Cependant, ce sont les forces armées, chargées de réprimer l'insurrection populaire de la province du Dhofar, qui absorbent la plus grande part du budget : plus de 500 millions de dollars. L'achat d'armement est onéreux : un seul contrat, conclu le 3 septembre 1974 avec la British Aircraft Corporation pour l'acquisition de douze avions de combat Jaguar, porte sur un montant de près de 100 millions de dollars. Le sultan Qabous paraît compromettre davantage les finances de l'État en décidant, le 23 février 1975, de déployer le long du détroit d'Ormuz des batteries des fusées britanniques sol-air Rapier dont l'installation ne sera terminée qu'en 1978.

Soutien

On apprend, début février, que l'Iran « avait garanti l'espace aérien » omanais en s'engageant à repousser tout appareil étranger qui survolerait, dans un but inamical, le sultanat. La protection ainsi offerte n'est pas désintéressée puisque le chah déclarait, dans une interview publiée fin juin 1974, que « le détroit d'Ormuz, la porte d'entrée du golfe Persique, est notre veine jugulaire ; pour nous, c'est une question de vie ou de mort que cette région soit aux mains d'un pays qui n'est pas notre ennemi ». Dès septembre 1974, une base aérienne est en voie d'aménagement près de Salalah, pour recevoir les chasseurs-bombardiers Phantom que le chah s'apprête à envoyer dans le sultanat.

Les États-Unis, eux aussi, s'intéressent de près à cette région riche en pétrole, à proximité de laquelle croisent des unités de la flotte soviétique. Invité à Washington en janvier 1975, le sultan est reçu successivement par le président Ford, le vice-président Rockefeller et Henry Kissinger. Ce dernier sollicite pour les forces aériennes américaines le droit d'utiliser la base britannique installée sur l'île de Massira.

Un accord secret a-t-il été conclu ? On l'ignore, mais les responsables du Front populaire de libération d'Oman (FPLO) assurent que, peu après la visite du sultan à Washington, le gouvernement omanais a procédé à l'agrandissement du camp de Badbad, proche de Mascate, pour abriter les militaires américains qui seraient chargés d'entraîner l'armée du sultanat. Les États-Unis installeraient dans ce camp des stations d'écoute et d'observation qui couvriraient la partie septentrionale de l'océan Indien. Selon l'agence Algérie Presse Service, Washington renforcerait ses positions dans le golfe, en prévision d'une intervention militaire qui serait rendue indispensable par le recours des Arabes à l'arme du pétrole.

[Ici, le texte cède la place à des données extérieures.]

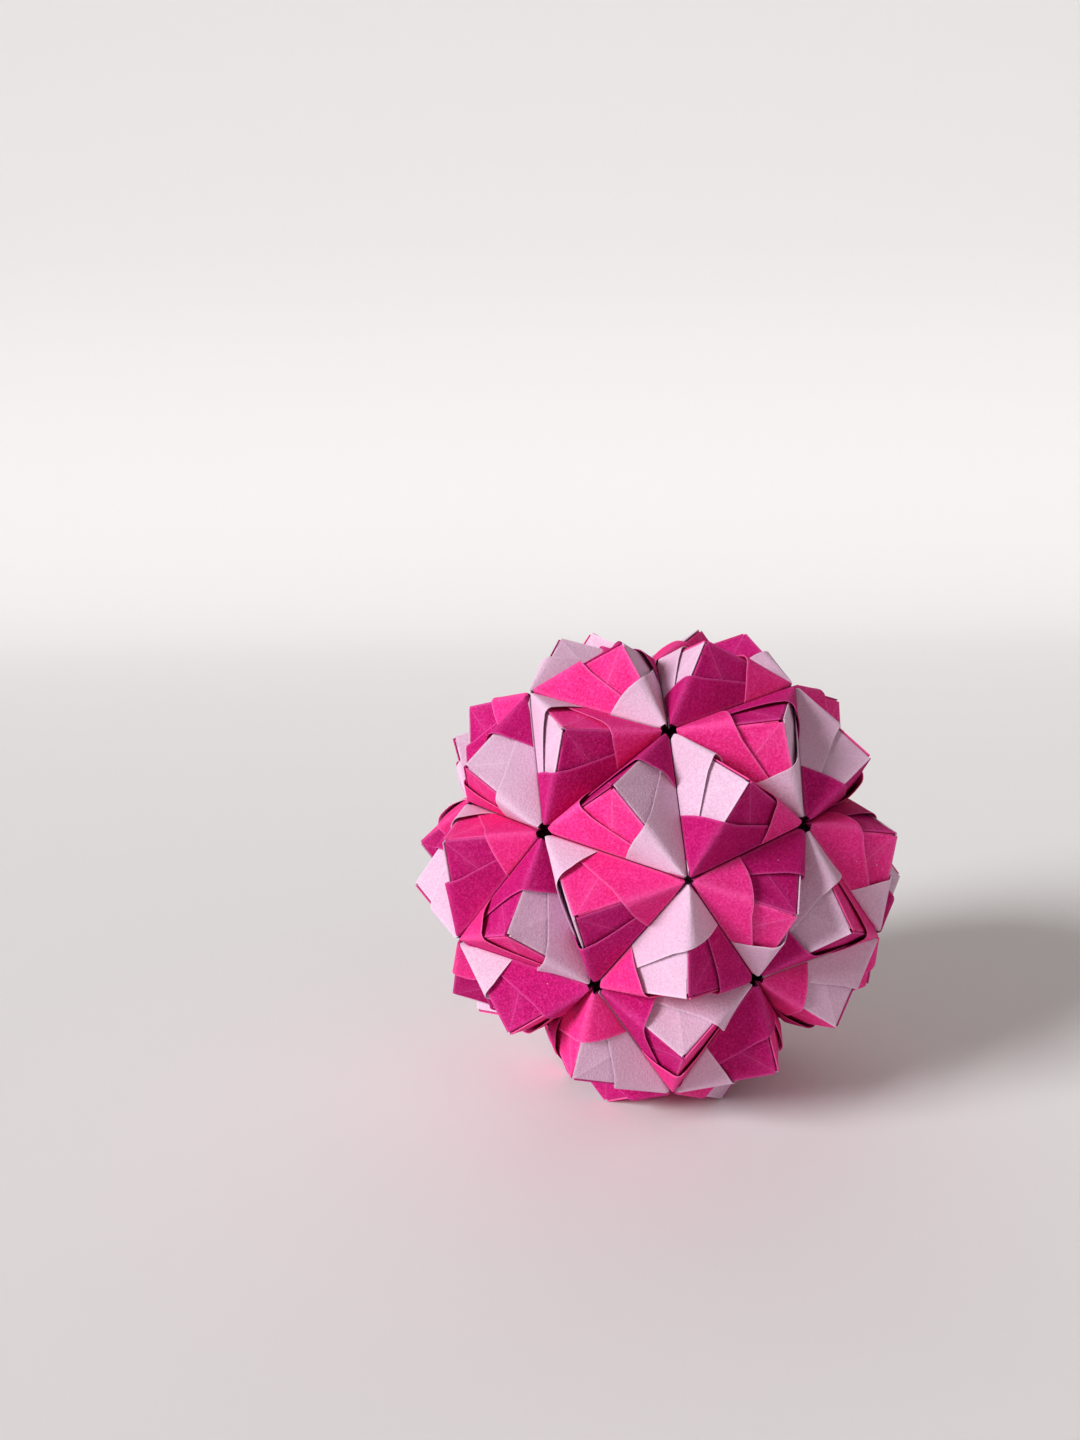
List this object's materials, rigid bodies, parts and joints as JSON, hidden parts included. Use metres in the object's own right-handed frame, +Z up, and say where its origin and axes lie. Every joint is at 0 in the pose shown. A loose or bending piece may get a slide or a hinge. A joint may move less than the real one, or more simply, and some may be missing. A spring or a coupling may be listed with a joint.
{
  "type": "kusudama paper ball",
  "caption": "Ball of folded paper units in three pinks, whose tabs tuck into each other's pockets and raise three-sided pyramids all over it.",
  "frame": {"origin": "middle of the ball's footprint, on the surface that its six lowest tips rest on", "axes": "+Z up through the top joint of six units, -Y towards the front joint of five units, +X to the right"},
  "size_m": [0.1326, 0.1308, 0.124],
  "materials": {
    "magenta": "matte",
    "hot_pink": "matte",
    "pale_pink": "matte"
  },
  "bodies": {
    "root": {"hot_pink_unit_01": "hot_pink", "hot_pink_unit_02": "hot_pink", "hot_pink_unit_03": "hot_pink", "hot_pink_unit_04": "hot_pink", "hot_pink_unit_05": "hot_pink", "hot_pink_unit_06": "hot_pink", "hot_pink_unit_07": "hot_pink", "hot_pink_unit_08": "hot_pink", "hot_pink_unit_09": "hot_pink", "hot_pink_unit_10": "hot_pink", "hot_pink_unit_11": "hot_pink", "hot_pink_unit_12": "hot_pink", "hot_pink_unit_13": "hot_pink", "hot_pink_unit_14": "hot_pink", "hot_pink_unit_15": "hot_pink", "hot_pink_unit_16": "hot_pink", "hot_pink_unit_17": "hot_pink", "hot_pink_unit_18": "hot_pink", "hot_pink_unit_19": "hot_pink", "hot_pink_unit_20": "hot_pink", "magenta_unit_01": "magenta", "magenta_unit_02": "magenta", "magenta_unit_03": "magenta", "magenta_unit_04": "magenta", "magenta_unit_05": "magenta", "magenta_unit_06": "magenta", "magenta_unit_07": "magenta", "magenta_unit_08": "magenta", "magenta_unit_09": "magenta", "magenta_unit_10": "magenta", "magenta_unit_11": "magenta", "magenta_unit_12": "magenta", "magenta_unit_13": "magenta", "magenta_unit_14": "magenta", "magenta_unit_15": "magenta", "magenta_unit_16": "magenta", "magenta_unit_17": "magenta", "magenta_unit_18": "magenta", "magenta_unit_19": "magenta", "magenta_unit_20": "magenta", "pale_pink_unit_01": "pale_pink", "pale_pink_unit_02": "pale_pink", "pale_pink_unit_03": "pale_pink", "pale_pink_unit_04": "pale_pink", "pale_pink_unit_05": "pale_pink", "pale_pink_unit_06": "pale_pink", "pale_pink_unit_07": "pale_pink", "pale_pink_unit_08": "pale_pink", "pale_pink_unit_09": "pale_pink", "pale_pink_unit_10": "pale_pink", "pale_pink_unit_11": "pale_pink", "pale_pink_unit_12": "pale_pink", "pale_pink_unit_13": "pale_pink", "pale_pink_unit_14": "pale_pink", "pale_pink_unit_15": "pale_pink", "pale_pink_unit_16": "pale_pink", "pale_pink_unit_17": "pale_pink", "pale_pink_unit_18": "pale_pink", "pale_pink_unit_19": "pale_pink", "pale_pink_unit_20": "pale_pink"}
  },
  "joints": []
}
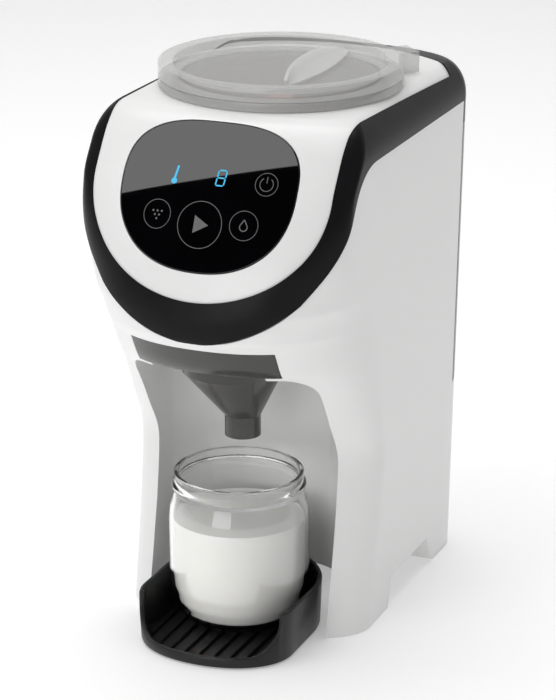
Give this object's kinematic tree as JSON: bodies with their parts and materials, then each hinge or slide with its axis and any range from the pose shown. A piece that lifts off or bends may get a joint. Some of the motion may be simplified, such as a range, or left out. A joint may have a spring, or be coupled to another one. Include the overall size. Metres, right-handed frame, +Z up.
{
  "type": "baby formula dispenser",
  "caption": "Countertop baby formula dispenser with powder hopper, rear water tank, pull-out mixing funnel, touch panel and a jar on a drip tray.",
  "frame": {"origin": "centre of the base, on the surface it stands on", "axes": "+Z up, -Y towards the front where the bottle bay opens, +X towards the right-hand side seen from behind the front panel, that is the right of the control panel as a person faces it"},
  "size_m": [0.1506, 0.2386, 0.3007],
  "materials": {
    "white_shell": "satin-gloss white moulded plastic",
    "black_trim": "semi-gloss black moulded plastic",
    "panel_black": "glossy black touch panel with faint grey symbols",
    "display": "dark segment display",
    "circuit_board": "green solder mask",
    "copper_pads": "bare copper touch electrodes",
    "grey_plastic": "fine-grained grey plastic",
    "rubber": "matt black rubber",
    "steel": "plain turned and pressed steel",
    "inner_black": "matt black plastic",
    "clear_hopper": "clear moulded plastic",
    "white_plastic": "matt white plastic",
    "peach_plastic": "satin peach plastic",
    "smoke_funnel": "smoke-tinted translucent plastic",
    "smoke_tank": "smoke-tinted transparent plastic",
    "tray_black": "satin black plastic",
    "jar_glass": "clear glass",
    "mixed_formula": "cream-white liquid, at rest",
    "hose_silicone": "translucent silicone hose"
  },
  "bodies": {
    "housing": {"base_pan": "white_shell", "rear_housing": "white_shell", "drawer_frame": "white_shell", "bay_liner": "white_shell", "housing": "white_shell", "bezel_band": "black_trim", "top_cover": "white_shell", "control_panel": "panel_black", "display_module": "display", "control_board": "circuit_board", "touch_pad_power": "copper_pads", "touch_pad_left": "copper_pads", "touch_pad_start": "copper_pads", "touch_pad_right": "copper_pads", "machinery_plate": "grey_plastic", "rear_plate": "grey_plastic", "rubber_foot_1": "rubber", "rubber_foot_2": "rubber", "rubber_foot_3": "rubber", "rubber_foot_4": "rubber", "base_screw_1": "steel", "base_screw_2": "steel", "base_screw_3": "steel", "base_screw_4": "steel", "cord_gland": "rubber", "power_board": "circuit_board", "transformer": "grey_plastic", "capacitor": "inner_black", "hopper_seat": "grey_plastic", "powder_chute": "grey_plastic", "gear_plate": "steel", "shaft_bearing": "steel", "motor": "steel", "port_seal": "rubber", "water_pump": "inner_black", "water_heater": "steel", "heater_cap_low": "inner_black", "heater_cap_high": "inner_black", "water_nozzle": "white_plastic", "tank_hose": "hose_silicone", "pump_hose": "hose_silicone", "heater_hose": "hose_silicone"},
    "hopper": {"hopper": "clear_hopper"},
    "hopper_lid": {"hopper_lid": "clear_hopper"},
    "agitator": {"dosing_disc": "white_plastic", "stirrer": "peach_plastic"},
    "drive": {"drive_shaft": "steel", "drive_gear": "white_plastic"},
    "pinion": {"motor_pinion": "white_plastic"},
    "funnel_drawer": {"funnel_cover": "smoke_funnel", "funnel": "smoke_funnel"},
    "drip_tray": {"drip_tray": "tray_black"},
    "jar": {"jar": "jar_glass", "milk": "mixed_formula"},
    "water_tank": {"water_tank": "smoke_tank"},
    "tank_lid": {"tank_lid": "black_trim"}
  },
  "joints": [
    {"name": "hopper_lift", "type": "slide", "parent": "housing", "child": "hopper", "axis": [0, 0, 1], "range_m": [0, 0.1]},
    {"name": "lid_lift", "type": "slide", "parent": "hopper", "child": "hopper_lid", "axis": [0, 0, 1], "range_m": [0, 0.06]},
    {"name": "agitator_spin", "type": "hinge", "parent": "hopper", "child": "agitator", "pos_m": [0, 0.0008, 0.225], "axis": [0, 0, 1], "continuous": true},
    {"name": "gear_spin", "type": "hinge", "parent": "housing", "child": "drive", "pos_m": [0, 0.0008, 0.193], "axis": [0, 0, 1], "continuous": true},
    {"name": "pinion_spin", "type": "hinge", "parent": "housing", "child": "pinion", "pos_m": [0, 0.0326, 0.193], "axis": [0, 0, 1], "continuous": true},
    {"name": "drawer_slide", "type": "slide", "parent": "housing", "child": "funnel_drawer", "axis": [0, -1, 0], "range_m": [0, 0.075]},
    {"name": "tray_slide", "type": "slide", "parent": "housing", "child": "drip_tray", "axis": [0, -1, 0], "range_m": [0, 0.09]},
    {"name": "jar_out", "type": "slide", "parent": "drip_tray", "child": "jar", "axis": [0, -0.9848, 0.1736], "range_m": [0, 0.1]},
    {"name": "tank_slide", "type": "slide", "parent": "housing", "child": "water_tank", "axis": [0, 0.9511, 0.309], "range_m": [0, 0.08]},
    {"name": "tank_lid_hinge", "type": "hinge", "parent": "water_tank", "child": "tank_lid", "pos_m": [0, 0.1195, 0.254], "axis": [-1, 0, 0], "range_deg": [0, 100]}
  ],
  "couplings": [
    {"joint": "agitator_spin", "follows": "gear_spin", "ratio": 1},
    {"joint": "pinion_spin", "follows": "gear_spin", "ratio": -3.2}
  ]
}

La présence américaine et iranienne à Oman suscite la colère du colonel Kadhafi, lequel avait jusque-là soutenu le sultan Qabous contre la « subversion communiste » au Dhofar. Dans un message qu'il adresse le 28 février au souverain omanais, le chef de l'État libyen écrit : « Nous vous conjurons, pour la dernière fois, de demander le retrait immédiat des forces étrangères du sultanat, faute de quoi nous déclencherons une guerre dans laquelle vous serez du côté des conquérants étrangers, et nous du côté du peuple arabe (...), faute de quoi encore vous finirez comme un chameau galeux. »

Le roi Hussein vient aussitôt au secours du sultan Qabous. Pour bien montrer que ce dernier n'est pas isolé dans le monde arabe, le souverain jordanien révèle le 1er mars qu'il a fait don de 31 avions de type Hawker-Hunter au sultanat, où il a dépêché également un bataillon de commandos. Ce dernier, précise-t-on à Amman, est chargé d'assurer la protection de l'importante route qui relie, à travers les montagnes, Salalah, la capitale de la province du Dhofar, à Thamrit, base stratégique située dans le Nord. Cette route avait été dégagée en décembre 1973 (Journal de l'année 1973-74) par les troupes iraniennes, lesquelles ont été chargées depuis de combattre les maquisards à l'ouest de la ligne Salalah-Thamrit.

Dhofar

Les révolutionnaires du FPLO subissent plusieurs revers depuis l'automne de 1974. Le 18 novembre 1974, le sultan Qabous annonce que « la colonne vertébrale de la rébellion a été brisée ». En janvier, la situation paraît critique. Le 9, les forces iraniennes prennent la ville de Rakhyut, coupant ainsi les routes de ravitaillement entre les guérilleros et la République démocratique du Yémen, qui les soutient. Précédant l'offensive à proprement parler, des appareils britanniques, basés à Salalah et à Massira, et munis de bombes incendiaires, se sont acharnés contre les villages, les points d'eau, le cheptel, les champs et les pâturages dans l'intention manifeste de vider les montagnes de leurs habitants. Une grande opération héliportée, déclenchée le 4 février par les forces omanaises, atteint tous ses objectifs.